For store owners using Shopify or WooCommerce, the main principle is the same: keep pages useful, specific, and technically sound. If your team needs a wider benchmark on backlinks and authority signals as part of your broader SEO work, Backlink Works provides educational resources that may help you plan your next steps.
Conclusion
Fixing common ecommerce SEO issues is usually about removing friction: duplicate content, weak page copy, poor category structure, slow pages, and crawl waste. When these problems are addressed together, search engines can better understand your store and shoppers can navigate it more easily.

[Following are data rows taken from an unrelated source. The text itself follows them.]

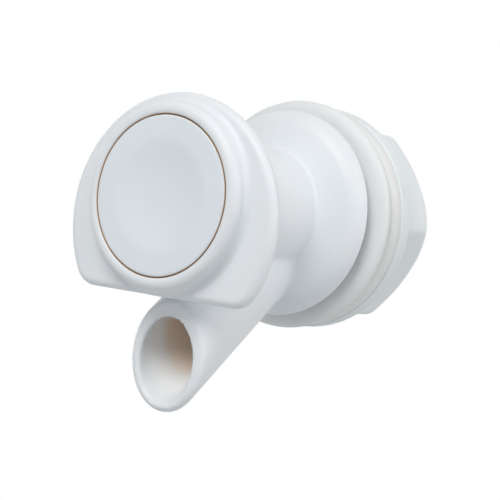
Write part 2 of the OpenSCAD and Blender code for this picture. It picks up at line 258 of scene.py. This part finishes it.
def mesh_object(name, points, faces, normals=None):
    """A smooth mesh from points in (x, s, z) millimetres."""
    mesh = bpy.data.meshes.new(name)
    placed = (points + np.array([0, FLANGE_Y, 0])) * MM
    mesh.from_pydata(placed.tolist(), [], faces.tolist() if hasattr(faces, "tolist") else faces)
    mesh.update()
    mesh.shade_smooth()
    if normals is not None:
        mesh.normals_split_custom_set_from_vertices(normals.tolist())
    made = bpy.data.objects.new(name, mesh)
    bpy.context.scene.collection.objects.link(made)
    return made


def mould(name, field, grid, relax=3):
    """A piece drawn from its distance field."""
    points, quads = surface_cells(field, grid)
    for _ in range(relax):
        points = onto_surface(field, even_out(points, quads), rounds=1)
    points = onto_surface(field, points)
    normals = slope(field, points)
    normals /= np.maximum(np.linalg.norm(normals, axis=1), 1e-6)[:, None]
    made = mesh_object(name, points, quads, normals)
    print(name, len(points), "points", 2 * len(quads), "triangles")
    return made


# %% [markdown]
# ## The body
#
# One moulding carries everything: a collar round the button, the cup behind it, a D-shaped face plate to
# hold the tap by, the barrel that flares into the wall flange, the slanting spout and the threaded shank.

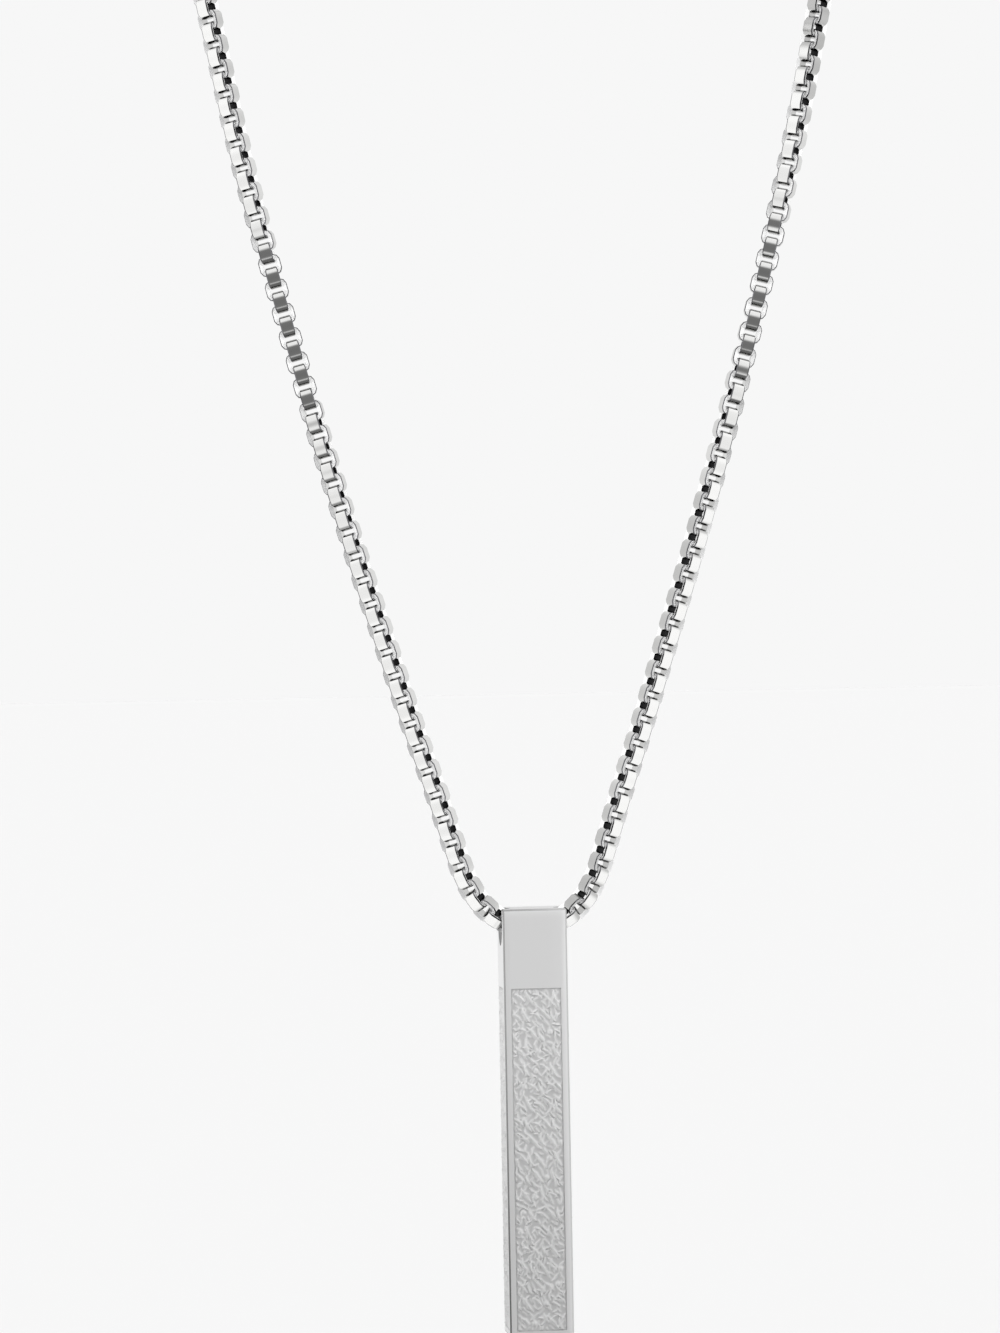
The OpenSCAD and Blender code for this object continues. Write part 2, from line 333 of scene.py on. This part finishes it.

Start with the pages that matter most: top categories, top products, and any pages that already attract impressions but not clicks. Then build a steady process for content improvement, technical checks, and internal linking. Over time, that approach can support more consistent organic traffic growth and a better shopping experience.
Frequently Asked Questions
Why are my ecommerce product pages not ranking?
Common reasons include duplicate descriptions, weak keyword targeting, poor internal linking, slow load times, or pages that do not match search intent well.
Should I keep out-of-stock product pages live?
Usually yes, if the product may return. Keep the page helpful, show availability clearly, and suggest alternatives where relevant.
What is the biggest SEO issue for category pages?
Thin content and poor structure are often the biggest problems. Category pages need clear relevance, useful copy, and sensible internal links.
Do schema markup and reviews guarantee better rankings?
No. Schema can help search engines understand your pages, but rankings still depend on content quality, competition, site performance, and authority.